START

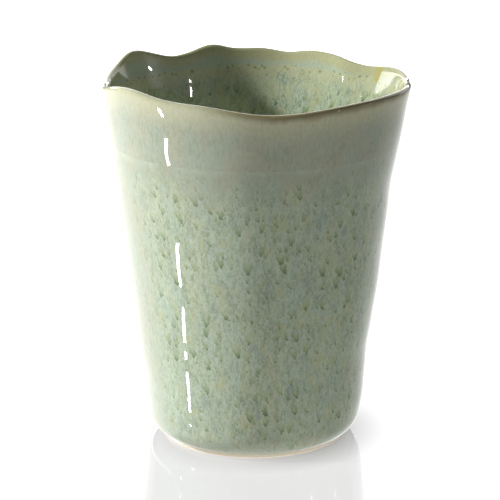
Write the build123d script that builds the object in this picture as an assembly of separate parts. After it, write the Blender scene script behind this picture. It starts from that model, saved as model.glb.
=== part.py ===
"""A brush holder pot: one fired clay body with a wavy hand-altered lip, and the glaze coats fused to it.

The pot stands on the XY plane with its axis on Z. Every length is in millimetres, and every angle is in
degrees, counted from +X towards +Y.
"""

from build123d import *
import math
import os

# The glazed wall
RIM_HEIGHT = 127.0  # mean height of the lip, before its waves
RIM_RADIUS = 53.9  # mean outer radius at the lip
BASE_RADIUS = 36.6  # outer radius of the wall's line, carried down to the table
WALL_HOLLOW = 0.6  # how far the wall bows inwards half way up
LIP_FLARE = 0.9  # how far the last stretch below the lip turns out
FLARE_START = 0.85  # where that stretch starts, as a share of the height
HEEL_RADIUS = 7.8  # rounding between the wall and the underside
HEEL_HEIGHT = 8.5  # height of that rounding's centre
GLAZE = 0.4  # thickness of one fired coat

# The clay under it
LIP_THICKNESS = 1.9
WALL_THICKNESS = 3.6
THINNING = 4  # power that keeps the wall thick until close to the lip
FLOOR_TOP = 6.0  # height of the clay floor inside
INNER_HEEL_RADIUS = 9.0

# Foot: a wiped clay ring round a shallow glazed recess
FOOT_OUTER_RADIUS = 32.3
FOOT_INNER_RADIUS = 27.0
FOOT_ROUNDING = 0.5
FOOT_ROOT = 4.0  # height that the ring reaches inside the body
RECESS_DEPTH = 2.0
RECESS_GLAZE_RADIUS = 26.6

# Where one coat ends and the next starts
GLAZE_STOP = 1.3
OUTER_DIP_LINE = 106.0
INNER_DIP_LINE = 120.0

# Waves of the lip, each a smooth lobe: (angle, size, half-width in degrees)
RISE = [
    (9, -2.3, 13),
    (39, -2.2, 12),
    (77, -1.3, 6),
    (107, 2.0, 6.5),
    (124, -0.9, 6),
    (144, 3.4, 10.5),
    (178, -2.3, 15),
    (219, 3.3, 17),
    (251, 1.2, 14),
    (278, -1.8, 22),
]
SWAY = [
    (18, 2.7, 15),
    (48, -1.8, 9),
    (80, 2.6, 17),
    (125, -0.6, 14),
    (181, -1.1, 11),
    (341, 1.0, 13),
]
WAVE_START = 20.0  # height below which the pot is round
RISE_POWER = 2.5  # how fast the rise and fall of the lip dies away below it
SWAY_POWER = 4.0  # the same for how far the lip leans in and out

# Stations that the skin of the pot is drawn through
WALL_HEIGHTS = [14, 24, 36, 48, 60, 71, 81, 90, 98, 105, 111, 116, 120.5]
ARC_STEPS = 8
RING_POINTS = 72
RING_QUARTERS = 4


def lobes(waves, angle):
    """Sum of the smooth lobes at an angle."""
    total = 0.0
    for centre, size, width in waves:
        apart = (angle - centre + 180) % 360 - 180
        total += size * math.exp(-((apart / width) ** 2))
    return total


def outer_radius(z):
    """Radius of the glazed outer wall at height z, before the waves."""
    t = z / RIM_HEIGHT
    cone = BASE_RADIUS + (RIM_RADIUS - LIP_FLARE - BASE_RADIUS) * t
    flare = LIP_FLARE * max(0.0, (t - FLARE_START) / (1 - FLARE_START)) ** 2
    return cone - WALL_HOLLOW * 4 * t * (1 - t) + flare


def clay_thickness(z):
    """Thickness of the clay wall at height z."""
    return WALL_THICKNESS - (WALL_THICKNESS - LIP_THICKNESS) * (z / RIM_HEIGHT) ** THINNING


def lean(z):
    """Angle at which the wall leans out from upright at height z."""
    step = 1.0
    return math.degrees(math.atan2(outer_radius(z) - outer_radius(z - step), step))


def ring(radius, z):
    """A closed line round the pot, which takes its share of the lip's waves."""
    share = max(0.0, (z - WAVE_START) / (RIM_HEIGHT - WAVE_START))
    points = []
    for i in range(RING_POINTS):
        angle = 360 * i / RING_POINTS
        rise = lobes(RISE, angle) * share**RISE_POWER
        sway = lobes(SWAY, angle) * share**SWAY_POWER
        along_the_lean = outer_radius(z + rise) - outer_radius(z)
        r = radius + sway + along_the_lean
        points.append(Vector(r, 0, z + rise).rotate(Axis.Z, angle))
    even_knots = [i / RING_POINTS for i in range(RING_POINTS + 1)]
    whole = Edge.make_spline(points, periodic=True, parameters=even_knots)
    return Wire([whole.trim(i / RING_QUARTERS, (i + 1) / RING_QUARTERS) for i in range(RING_QUARTERS)])


def arc(centre_radius, centre_z, radius, start, end):
    """Rings on the pot's section along an arc, from one angle to another."""
    rings = []
    for i in range(ARC_STEPS + 1):
        a = math.radians(start + (end - start) * i / ARC_STEPS)
        rings.append(ring(centre_radius + radius * math.cos(a), centre_z + radius * math.sin(a)))
    return rings


def pot_form(skin):
    """The pot without its foot, as one closed solid: the clay when skin is 0, or the glaze over it too."""
    heel_lean = lean(HEEL_HEIGHT)
    heel_centre = outer_radius(HEEL_HEIGHT) - HEEL_RADIUS / math.cos(math.radians(heel_lean))
    lip_z = RIM_HEIGHT - GLAZE - LIP_THICKNESS / 2
    lip_centre = outer_radius(lip_z) - GLAZE - LIP_THICKNESS / 2
    inner_z = FLOOR_TOP + INNER_HEEL_RADIUS
    inner_lean = lean(inner_z)
    inner_wall = outer_radius(inner_z) - GLAZE - clay_thickness(inner_z)
    inner_centre = inner_wall - INNER_HEEL_RADIUS / math.cos(math.radians(inner_lean))

    rings = arc(heel_centre, HEEL_HEIGHT, HEEL_RADIUS - GLAZE + skin, -90, -heel_lean)
    for z in WALL_HEIGHTS:
        rings.append(ring(outer_radius(z) - GLAZE + skin, z))
    rings += arc(lip_centre, lip_z, LIP_THICKNESS / 2 + skin, -lean(lip_z), 180 - lean(lip_z))
    for z in reversed(WALL_HEIGHTS[1:]):
        rings.append(ring(outer_radius(z) - GLAZE - clay_thickness(z) - skin, z))
    rings += arc(inner_centre, inner_z, INNER_HEEL_RADIUS - skin, -inner_lean, -90)
    return Solid.make_loft(rings, ruled=True)


def foot_ring():
    """The clay ring that the pot stands on, with its two lower edges rounded."""
    ring_block = Cylinder(FOOT_OUTER_RADIUS, FOOT_ROOT, align=(Align.CENTER, Align.CENTER, Align.MIN))
    ring_block -= Cylinder(FOOT_INNER_RADIUS, FOOT_ROOT, align=(Align.CENTER, Align.CENTER, Align.MIN))
    lower_edges = ring_block.edges().group_by(Axis.Z)[0].filter_by(GeomType.CIRCLE)
    return fillet(lower_edges, FOOT_ROUNDING)


def recess(radius, bottom, top):
    """A disc on the axis between two heights."""
    disc = Cylinder(radius, top - bottom, align=(Align.CENTER, Align.CENTER, Align.MIN))
    return Pos(0, 0, bottom) * disc


def cut_at(shape, z):
    """What lies below and above a height, each as a list of solids."""
    level = Plane.XY.offset(z)
    below = split(shape, bisect_by=level, keep=Keep.BOTTOM)
    above = split(shape, bisect_by=level, keep=Keep.TOP)
    return below.solids(), above.solids()


def reach(solid):
    """How far a solid reaches from the axis."""
    return solid.bounding_box().max.X


def make_parts():
    clay = pot_form(0) + foot_ring() - recess(FOOT_INNER_RADIUS, 0, RECESS_DEPTH)
    coat = pot_form(GLAZE) - clay

    coat_below, rim_loop = cut_at(coat, INNER_DIP_LINE)
    inner_glaze, outer_coat = sorted(coat_below, key=reach)[-2:]  # leaves the coat wiped off under the foot
    outer_below, outer_band = cut_at(outer_coat, OUTER_DIP_LINE)
    rim_glaze = rim_loop[0] + outer_band[0]
    outer_glaze = max(cut_at(outer_below[0], GLAZE_STOP)[1], key=reach)

    return {
        "clay_body": clay,
        "outer_glaze": outer_glaze,
        "rim_glaze": rim_glaze,
        "inner_glaze": inner_glaze,
        "foot_recess_glaze": recess(RECESS_GLAZE_RADIUS, RECESS_DEPTH - GLAZE, RECESS_DEPTH),
    }


os.makedirs("parts", exist_ok=True)
for name, solid in make_parts().items():
    export_step(solid, f"parts/{name}.step")
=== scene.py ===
"""The looks of the brush holder pot: clay and glaze pieces on the CAD's shape, in a white studio."""

import math

import bpy
import numpy as np
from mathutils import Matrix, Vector
from mathutils.bvhtree import BVHTree

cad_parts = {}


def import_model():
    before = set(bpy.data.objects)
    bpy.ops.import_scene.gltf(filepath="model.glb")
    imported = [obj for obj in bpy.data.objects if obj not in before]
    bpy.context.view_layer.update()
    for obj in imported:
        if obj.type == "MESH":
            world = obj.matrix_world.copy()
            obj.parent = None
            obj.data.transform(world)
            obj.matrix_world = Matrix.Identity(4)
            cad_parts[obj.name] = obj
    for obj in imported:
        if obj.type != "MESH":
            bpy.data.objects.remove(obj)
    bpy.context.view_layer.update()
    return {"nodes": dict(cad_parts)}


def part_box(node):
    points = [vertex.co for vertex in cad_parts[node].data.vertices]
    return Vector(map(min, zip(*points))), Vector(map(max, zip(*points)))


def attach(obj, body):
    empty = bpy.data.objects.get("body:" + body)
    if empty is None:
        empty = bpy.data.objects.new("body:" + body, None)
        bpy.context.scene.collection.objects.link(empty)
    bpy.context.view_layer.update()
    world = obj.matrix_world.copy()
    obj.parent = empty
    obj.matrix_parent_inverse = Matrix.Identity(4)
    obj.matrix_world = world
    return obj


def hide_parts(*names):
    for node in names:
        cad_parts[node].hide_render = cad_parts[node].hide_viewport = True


MM = 0.001

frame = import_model()

# ---------------------------------------------------------------------------------------------
# Shape: the glazed skin, read off the CAD nodes one half plane at a time

ANGLE_COUNT = 480
ANGLES = np.arange(ANGLE_COUNT) * 2 * math.pi / ANGLE_COUNT
COAT = 0.4 * MM
OUTER_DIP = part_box("outer_glaze")[1].z  # height where the rim's coat starts outside
INNER_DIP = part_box("inner_glaze")[1].z  # the same inside
ROW_STEP = 1.0 * MM
FAN_ROWS = 20  # rows round a heel, and across the inside floor
LIP_ROWS = 19
HEEL_CENTRE = 9 * MM  # height of the centre that the outer heel is read from
HEEL_TOP = 10 * MM
INNER_HEEL_TOP = 17 * MM
OUTSIDE = 80 * MM  # a radius outside the pot, where rays inwards start
SEAM_GAP = 0.01 * MM  # keeps a ray off the seam between two coats
FINEST_WAVE = 45  # waves round the pot that smoothing keeps
SMOOTH_ROWS = 2.0  # spread of the smoothing up the wall, in rows


def tree_of(*names):
    """One search tree over the meshes of several CAD nodes."""
    points, faces = [], []
    for name in names:
        mesh = frame["nodes"][name].data
        first = len(points)
        points += [v.co for v in mesh.vertices]
        faces += [[first + i for i in p.vertices] for p in mesh.polygons]
    return BVHTree.FromPolygons(points, faces)


def cast(tree, angle, r, z, dr, dz):
    """Where a ray in the half plane at an angle first meets the tree, as radius and height."""
    for nudge in (0, 1e-5, -1e-5, 1e-4):
        c, s = math.cos(angle + nudge), math.sin(angle + nudge)
        hit = tree.ray_cast(Vector((r * c, r * s, z)), Vector((dr * c, dr * s, dz)))[0]
        if hit is not None:
            return math.hypot(hit.x, hit.y), hit.z
    raise ValueError(f"nothing at {math.degrees(angle):.2f} degrees, r {r:.4f}, z {z:.4f}")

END

◆ **YOUR TASK**: Only the lines from the one with "above = split(shape, bisect_by=level, keep=Keep.TOP)" up to the one with "cad_parts[obj.name] = obj" should be repeated, both included, exactly as they appear.

◆ **COMPLETE RESPONSE**:
    above = split(shape, bisect_by=level, keep=Keep.TOP)
    return below.solids(), above.solids()


def reach(solid):
    """How far a solid reaches from the axis."""
    return solid.bounding_box().max.X


def make_parts():
    clay = pot_form(0) + foot_ring() - recess(FOOT_INNER_RADIUS, 0, RECESS_DEPTH)
    coat = pot_form(GLAZE) - clay

    coat_below, rim_loop = cut_at(coat, INNER_DIP_LINE)
    inner_glaze, outer_coat = sorted(coat_below, key=reach)[-2:]  # leaves the coat wiped off under the foot
    outer_below, outer_band = cut_at(outer_coat, OUTER_DIP_LINE)
    rim_glaze = rim_loop[0] + outer_band[0]
    outer_glaze = max(cut_at(outer_below[0], GLAZE_STOP)[1], key=reach)

    return {
        "clay_body": clay,
        "outer_glaze": outer_glaze,
        "rim_glaze": rim_glaze,
        "inner_glaze": inner_glaze,
        "foot_recess_glaze": recess(RECESS_GLAZE_RADIUS, RECESS_DEPTH - GLAZE, RECESS_DEPTH),
    }


os.makedirs("parts", exist_ok=True)
for name, solid in make_parts().items():
    export_step(solid, f"parts/{name}.step")
=== scene.py ===
"""The looks of the brush holder pot: clay and glaze pieces on the CAD's shape, in a white studio."""

import math

import bpy
import numpy as np
from mathutils import Matrix, Vector
from mathutils.bvhtree import BVHTree

cad_parts = {}


def import_model():
    before = set(bpy.data.objects)
    bpy.ops.import_scene.gltf(filepath="model.glb")
    imported = [obj for obj in bpy.data.objects if obj not in before]
    bpy.context.view_layer.update()
    for obj in imported:
        if obj.type == "MESH":
            world = obj.matrix_world.copy()
            obj.parent = None
            obj.data.transform(world)
            obj.matrix_world = Matrix.Identity(4)
            cad_parts[obj.name] = obj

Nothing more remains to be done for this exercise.